Theres no way of finding these leaks that i know of,,it could be why some folks get water in on a calm day ?


----------



## griffo1 (Apr 27, 2008)

> I also have an Adventure and have a very similar water intake problem to yours. If you manage to find out the cause I would love to know so I can pinpoint an area on my yak. I have tried the vacuum test and filling the hull with water to no avail. As is the case with your yak, I get water in the hull even in calm water, although I do suspect the rudder line holes could be a factor and hatch seals too.


Try putting air into the hull by sealing the hatch with cardboard and sticking an air gun thru the cardboard ( maybe at the local servo or if you have an air compressor) then spray soapy water ( a small hand spayer with dishwashing detergent) over every joint , hole, hatch etc.
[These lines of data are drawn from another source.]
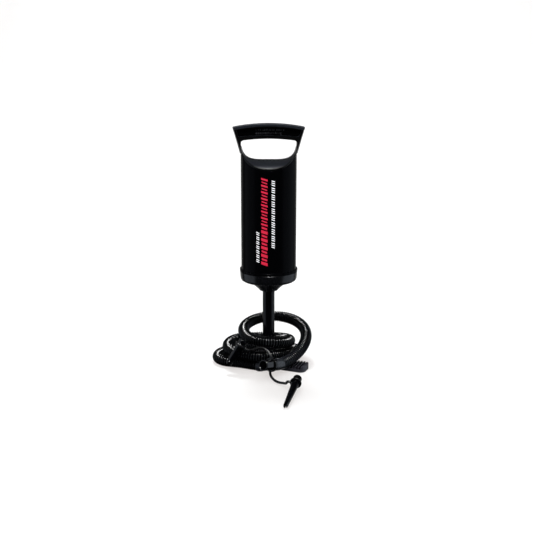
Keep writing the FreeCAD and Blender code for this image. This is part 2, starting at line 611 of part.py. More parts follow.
disc_core = fuse([cyl("disc_r", "0", "disc_top - 2"), cone("disc_r", "disc_r - 2", "disc_top - 2", "disc_top"),
                  cone("boss_bot_r", "boss_top_r + 0.6", "disc_top - 1", "boss_top - 1.2"), cone("boss_top_r + 0.6", "boss_top_r - 0.6", "boss_top - 1.2", "boss_top"),
                  pipe_y("port_or", "port_y", "-8", "port_x", "port_z"), pipe_x("port_or", "port_end_x", "port_x", "port_y", "port_z")])
elbow_ball = doc.addObject("Part::Sphere", "elbow_ball")
bind(elbow_ball, Radius="port_or", Placement__Base__x="port_x", Placement__Base__y="port_y", Placement__Base__z="port_z")
barb = pipe_x("barb_or", "port_end_x - 0.5 - barb_len", "port_end_x + 1", "port_y", "port_z")
port_stop = pipe_x("port_or + 2.2", "port_end_x", "port_end_x + 2.2", "port_y", "port_z")
rear_port = pipe_y("7.6", "10", "30", "0", "rear_z")
rear_lip = pipe_y("8.4", "27.5", "30", "0", "rear_z")
# webs that tie the disc to the foot plates
web = box("-(disc_r + 4)", "disc_r + 4", "-3", "3", "0", "disc_top - 1")
base_solid = fuse([pedals_ribbed, disc_core, elbow_ball, barb, port_stop, rear_port, rear_lip, web])
base_cuts = [
    cyl("cover_r + 0.1", "-1", "cover_t + 0.3"),
    cyl("chamber_r", "cover_t", "chamber_top"),
    cyl("tube_or + 0.02", "chamber_top - 1", "disc_top + 1"),
    cyl("tube_or + 2.02", "chamber_top + 0.8", "chamber_top + 2.8"),
    cyl("rod_ir", "disc_top + 0.6", "rod_bot"),
    cyl("rod_or + 0.01", "rod_bot", "boss_top + 1"),
    pipe_y("port_ir", "port_y", "-9", "port_x", "port_z - 1.2"),
    pipe_x("port_ir", "port_end_x - 2 - barb_len", "port_x + 2", "port_y", "port_z"),
    pipe_y("5.6", "16", "32", "0", "rear_z"),
    box("-2.6", "2.6", "3", "17", "disc_top + 1", "disc_top + 5"),
]
# the rear intake duct rises inside the boss to the space round the inner tube
rise = box("-2.6", "2.6", "8.8", "17", "rear_z + 1", "disc_top + 4")
under_left = []
for side in (-1, 1):
    x0, x1 = ("disc_r + 3", "pedal_half_len - 3.2")
    lo, hi = (x0, x1) if side > 0 else ("-(%s)" % x1, "-(%s)" % x0)
    under_left.append(box(lo, hi, "-(pedal_half_wid - 3)", "-1.2", "-1", "pedal_t - 2.4"))
    under_left.append(box(lo, hi, "1.2", "pedal_half_wid - 3", "-1", "pedal_t - 2.4"))
screw_ring = [(16.9 * math.cos(math.radians(a)), 16.9 * math.sin(math.radians(a))) for a in (45, 135, 225, 345)]
pilots = [cyl("0.9", "cover_t", "cover_t + 5.4", "%.4f" % x, "%.4f" % y) for x, y in screw_ring]
lands = [cyl("2.6", "cover_t + 0.3", "chamber_top + 1", "%.4f" % x, "%.4f" % y) for x, y in screw_ring]
base_hollow = cut(base_solid, base_cuts + [rise] + under_left)
core_keep = fuse([base_hollow] + lands)
foot = cut(core_keep, pilots, "foot_base")
keep(foot, "foot_base", True)

gasket = cut(cyl("cover_r - 0.05", "cover_t - 0.02", "cover_t + 0.28"), [cyl("chamber_r - 0.1", "0", "10")] + [cyl("1.3", "0", "10", "%.4f" % x, "%.4f" % y) for x, y in screw_ring], "base_gasket")
keep(gasket, "base_gasket", True)
bot = cut(cyl("cover_r", "0", "cover_t - 0.04"), [cyl("1.2", "-1", "10", "%.4f" % x, "%.4f" % y) for x, y in screw_ring] + [cyl("2.5", "-1", "1.35", "%.4f" % x, "%.4f" % y) for x, y in screw_ring], "base_cover")
keep(bot, "base_bottom_cover", True)
bs = feature(Part.makeCompound([screw_at(x, y, 1.33, 6.0, 0.88, 2.2, 1.1, up=False) for x, y in screw_ring]), "base_screws")
keep(bs, "base_screws", True)

tube_ring = doc.addObject("Part::Torus", "rod_o_ring")
bind(tube_ring, Radius1="tube_or + 1.0", Radius2="0.97", Placement__Base__z="chamber_top + 1.8")
keep(tube_ring, "rod_o_ring")

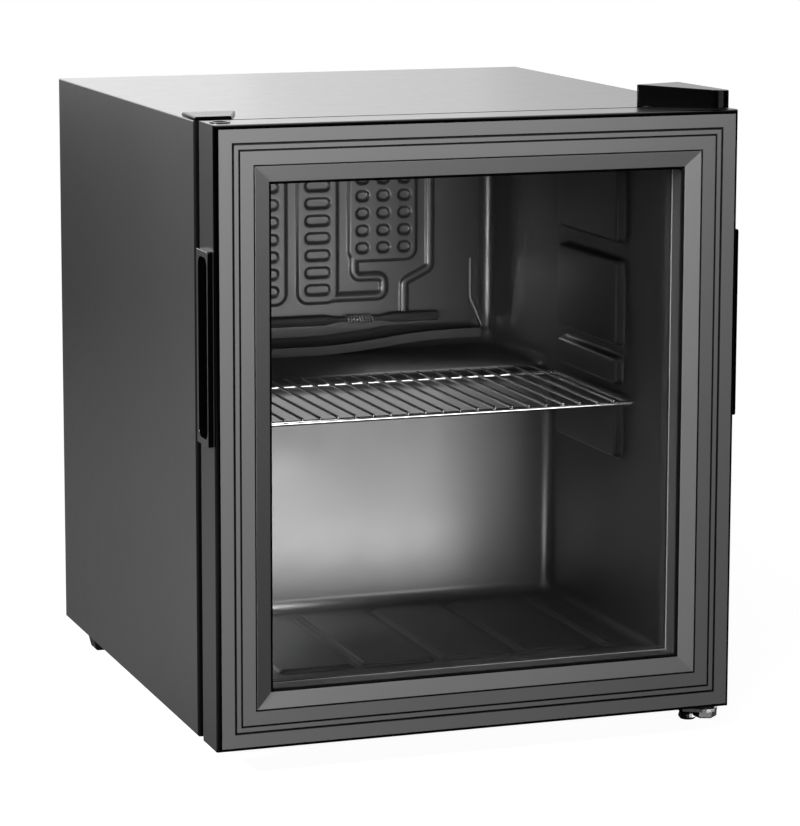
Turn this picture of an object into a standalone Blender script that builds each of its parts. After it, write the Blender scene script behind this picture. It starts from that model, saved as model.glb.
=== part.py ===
"""Small glass door refrigerator, built as separate pieces.

Metres, +Z up. The door faces -Y, x = 0 is the middle, and z = 0 is the floor under the feet.
Depths are measured back from the front face of the door, and heights up from the cabinet bottom.
"""

import math

import bmesh
import bpy
from mathutils import Matrix, Vector

MM = 0.001

# Overall sizes
WIDTH = 430 * MM
DEPTH = 480 * MM
CABINET_HEIGHT = 482.2 * MM
FOOT_HEIGHT = 21 * MM
CLEAR = 0.3 * MM
HALF = WIDTH / 2

# Door: insets run in from its outer edge, depths run back from its front face
DOOR_RISE = 1.1 * MM
DOOR_HEIGHT = CABINET_HEIGHT + DOOR_RISE
DOOR_THICKNESS = 41.4 * MM
DOOR_GAP = 11.3 * MM
CABINET_START = DOOR_THICKNESS + DOOR_GAP
EDGE_CHAMFER = 2.9 * MM
EDGE_DEPTH = 5.3 * MM
FACE_INNER = 30.6 * MM
FACE_FALL = 0.9 * MM
FACE_SHEET = 3.0 * MM
GROOVE_DEPTH = 1.0 * MM
GROOVES = ((14.35 * MM, 1.8 * MM), (19.3 * MM, 1.4 * MM))
BEAD_OUTER = 31.7 * MM
BEAD_INNER = 43.9 * MM
BEAD_FRONT = 2.1 * MM
BEAD_LIP = 4.5 * MM
GLASS_FRONT = 7.0 * MM
GLASS_SHEET = 3.2 * MM
GLASS_INSET = 37.8 * MM
SEAL_INNER = 46.0 * MM
SPACER_INNER = 45.7 * MM
SPACER_DEPTH = 16.1 * MM
LINER_LIP_INNER = 46.0 * MM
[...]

If air is leaking, it will blow air bubbles where the leak is located. I think the Hobie site recommeneded painting the soapy water on...same thing really.

I used this technique to find gas leaks in Natural Gas pipework/fittings/components etc.

The better the seal where the air gun is, the better the pressure in the hull to id leaks.

The Hobie site also talks about differing air pressure/temperature etc inside and outside of the hull , hence the need to keep some venting open for venting....certainly not 5-10kg of water though.


----------



## varp (Sep 12, 2005)

Pretty piss poor this.

Pay top dollar for these craft. While I don't expect every yak to be perfect straight out of the box, it appears to be more widespread than I thought.

:?


----------



## Astro (Nov 27, 2006)

just lucky i guess..even after several sails in moderate conditions i have about 1.5 litres....still can't be bothered emptying it... :shock:


----------



## griffo1 (Apr 27, 2008)

varp said:


> Pretty piss poor this.
> 
> Pay top dollar for these craft. While I don't expect every yak to be perfect straight out of the box, it appears to be more widespread than I thought.
> 
> :?


Hey Varp,

The Hobie AI's, are fantastic. I personally haven't had any problems with leakage yet have sailed in 35knot winds at Huskisson (south coast) with an acceptable amount of water in the hull (<1ltr). Mind you I brought my AI last Christmas...and I don't for a minute believe that I may not have a problem in the future.

While there may be some problems with some AI's... like anything I guess... Hobie appear to have a very good Forum site where such questions can be asked and will be answered by Hobie Engineers.....which is very comforting.

Have a look at the Hobie Community Forum site (US) its very informative.

I don't have any affiliation to Hobie at all...I just think they have a great product ( particulary with the AI) and a great after sales back up and after sales service which I find comforting in today's world. 

The Adventure Island is a great craft for sailing and fishing...the best of both worlds if you enjoy both sports.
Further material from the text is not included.